Gender effect on neurodegeneration and myelin markers in an animal model for multiple sclerosis
1 Health Sciences and Technology - Interdepartmental Center for Industrial Research (HST-ICIR), University of Bologna, Via Tolara di Sopra 50, 40064 Ozzano Emilia, Italy
2 Department of Veterinary Medicine, University of Bologna, Via Tolara di Sopra 50, 40064 Ozzano Emilia, Italy
3 Dept. of Endocrinology, Pathophysiology and Applied Biology - Center of Excellence on Neurodegenerative Diseases, University of Milan, Via Balzaretti 9, 20133 Milano, Italy
BMC Neuroscience 2012, 13:12 doi:10.1186/1471-2202-13-12Published: 24 January 2012
Multiple sclerosis (MS) varies considerably in its incidence and progression in females and males. In spite of clinical evidence, relatively few studies have explored molecular mechanisms possibly involved in gender-related differences. The present study describes possible cellular- and molecular-involved markers which are differentially regulated in male and female rats and result in gender-dependent EAE evolution and progression. Attention was focused on markers of myelination (MBP and PDGFαR) and neuronal distress and/or damage (GABA synthesis enzymes, GAD65 and GAD67, NGF, BDNF and related receptors), in two CNS areas, i.e. spinal cord and cerebellum, which are respectively severely and mildly affected by inflammation and demyelination. Tissues were sampled during acute, relapse/remission and chronic phases and results were analysed by two-way ANOVA.
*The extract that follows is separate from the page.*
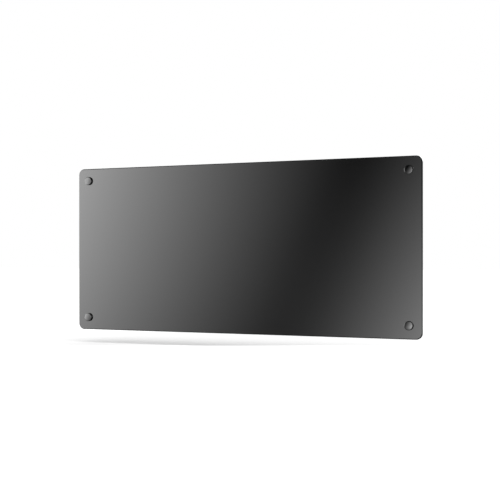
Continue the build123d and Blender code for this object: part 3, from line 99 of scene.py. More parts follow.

1. A strong gender-dependent difference in myelin (MBP) and myelin precursor (PDGFαR) marker mRNA expression levels is observed in control animals in the spinal cord, but not in the cerebellum. This is the only gender-dependent difference in the expression level of the indicated markers in healthy animals; 2. both PDGFαR and MBP mRNAs in the spinal cord and MBP in the cerebellum are down-regulated during EAE in gender-dependent manner; 3. in the cerebellum, the expression profile of neuron-associated markers (GAD65, GAD67) is characterized by a substantial down-regulation during the inflammatory phase of the disease, which does not differ between male and female rats (two-way ANOVA); 4. there is an up-regulation of NGF, trkA and p75 mRNA expression in the early phases of the disease (14 and 21 days post-immunization), which is not different between male and female.
It is reported herein that the regulation of markers involved in demyelination and neuroprotection processes occurring during EAE, a well-established MS animal model, is gender- and time-dependent. These findings might contribute to gender- and phase disease-based therapy strategies.